What are the characteristics of students in higher and lower sets?
The analysis of the school-reported set levels confirms social justice concerns that underpin our project. Notably, lower sets are overpopulated by disadvantaged students. The allocation of students by subject also highlights gender and racial inequalities.
- Working-class children and those eligible for free school meals were statistically more likely to be in middle and bottom sets.
- A statistically significantly greater proportion of boys were in the bottom set for English (60% boys vs. 40% girls), but significantly more boys were in the top set for mathematics (56% boys vs. 44% girls).
- White students were significantly more likely to be in top sets for English (81%) and mathematics (77%), whereas Black and mixed-ethnicity children (and Asian students in the case of English) were more likely to be in lower sets for both subjects.
- Variation by whether students spoke English as an additional language (EAL) was only significant in English (not mathematics), where higher proportions of students with EAL in lower sets.
Feelings of students in top sets: ‘proud’, ‘confident’ and ‘superior’
Students in top sets (who were also White and/or middle-class) spoke about how being in their sets made them feel ‘proud’, ‘confident’ and ‘superior’. It is also clear that while those at the top may like their location, they are aware that those lower in the hierarchy may dislike their allocation.
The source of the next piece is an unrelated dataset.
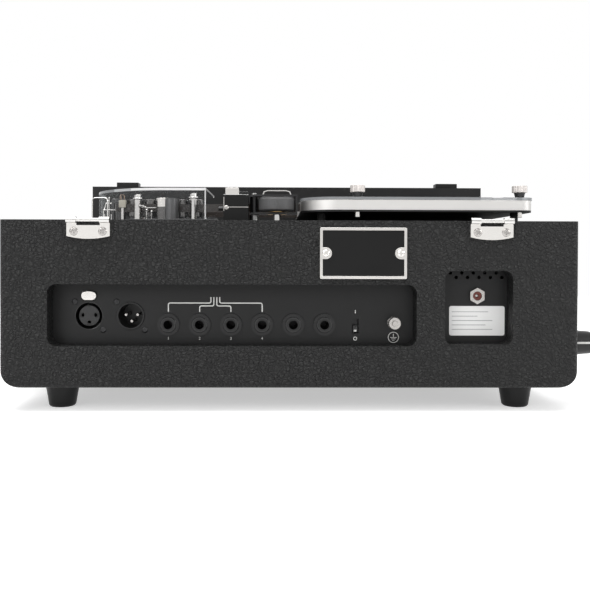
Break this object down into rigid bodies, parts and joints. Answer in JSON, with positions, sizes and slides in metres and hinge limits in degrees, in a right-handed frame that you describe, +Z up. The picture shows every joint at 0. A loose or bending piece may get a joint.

The following quote exemplifies their beliefs:
You feel good about yourself when you know that you’re thriving in the top set, not that you’re being dragged along the bottom [ … ] It makes you feel good [ .. . ] I think you must feel superior to the group below you, until you’re at the bottom. I think, yes, I do enjoy it but you also have to be quite careful with what you say and how you act. Like, you don’t want to be going round to people saying, ‘Oh, well, I’m in the top set and you’re in the second set’, because that makes people feel really hard [bad], and so I do enjoy it but you do have to be careful with what you say. (Monica, White British)
The top set students viewed being in top sets as ‘natural’ and ‘deserved’. They defended the legitimacy of setting and set allocations drawing on discourses of talent, ability and meritocracy. In the view of top set students, setting is not an unfair practice that produces unequal outcomes. Rather, it is a ‘common sense’ approach.
Who expresses the most negative views of setting?
The following groups of students have statistically more negative attitudes to setting:
- Students who perceive themselves to be in the bottom sets.
- Students with lower levels of attainment at Key Stage 2 tests (both for English and maths).
- Boys express more negative attitudes than girls do.
- Black students and those (ever) eligible for FSM express significantly more negative views of setting.
Students in low sets on their set position: ‘I almost died’
Students in bottom sets were painfully aware of their inferior position. The interviews highlighted feelings of embarrassment – thus one boys described his feelings on learning that he had been allocated to the bottom mathematics set as ‘I almost died’.
Students in bottom sets were striving to move up. Those who had managed to move out of the most-disparaged bottom sets expressed their relief:
Well, I used to be in Set 5, then I moved up to Set 4, so I’m happy now, because I’ve moved up. (Levon, White and Black Caribbean)
Yeah, I don’t mind. It’s better than being in Set 5. (Emily, White Other)
While students in bottom sets were the most likely to raise questions about the legitimacy of set allocation, the above quotes suggest that those who ‘escape’ the fate of bottom sets are more likely to accept the legitimacy of setting.
This research foregrounds the views of those who are most disadvantaged by the setting practice as a tool for questioning the ideology and popularity of setting.